If 2018 parallel congresses are ruled in favour of the Oki group, arising from the limitation of the bye-election nomination to the original five local governments, nearly all elected political office holders in the state, starting with the governor, will be in jeopardy.

But the Tunde Balogun-led State Working Committee has been sounding confident, assuring its members and supporters that the congresses which produced the executive and upon which the primary elections for Governor, Deputy, members of House of Assembly and National Assembly were premised, were constitution-compliant.
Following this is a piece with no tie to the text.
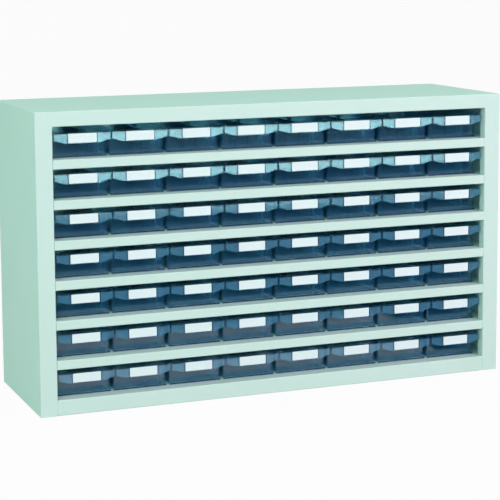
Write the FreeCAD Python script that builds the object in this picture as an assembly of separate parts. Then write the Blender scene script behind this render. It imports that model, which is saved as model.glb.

According to him, “We are legitimate and our congresses met all necessary pre-requisite (National APC, INEC and other security apparatus were with us). We wish to debunk all frivolous claims by the other purported faction. Our people should entertain no fear whatsoever. LGA and Ward Chairmen should assure our members that there is no cause for alarm in Lagos APC. Brief your LGA exco and tell the Ward Chairmen to also talk to their ward exco.

“Let us assure all our members in the state and advise them to be careful not to attend any meeting called by any other group or sign any document from them.”

While the Oki faction is yet to speak on nominating a parallel candidate for the bye-election, it is clear about its demand to the Abuja leadership; conduct fresh congresses in Lagos and dissolve the parallel state working committees, a demand roundly rejected by the other faction.

While the ruling party factions are at it, other political parties are reportedly working to create an upset by fusing into a one-off alliance on the platform of the leading opposition, the Peoples Democratic Party (PDP). The ruling party may be the huge favourite for the seat, but it may end up running against and defeat itself.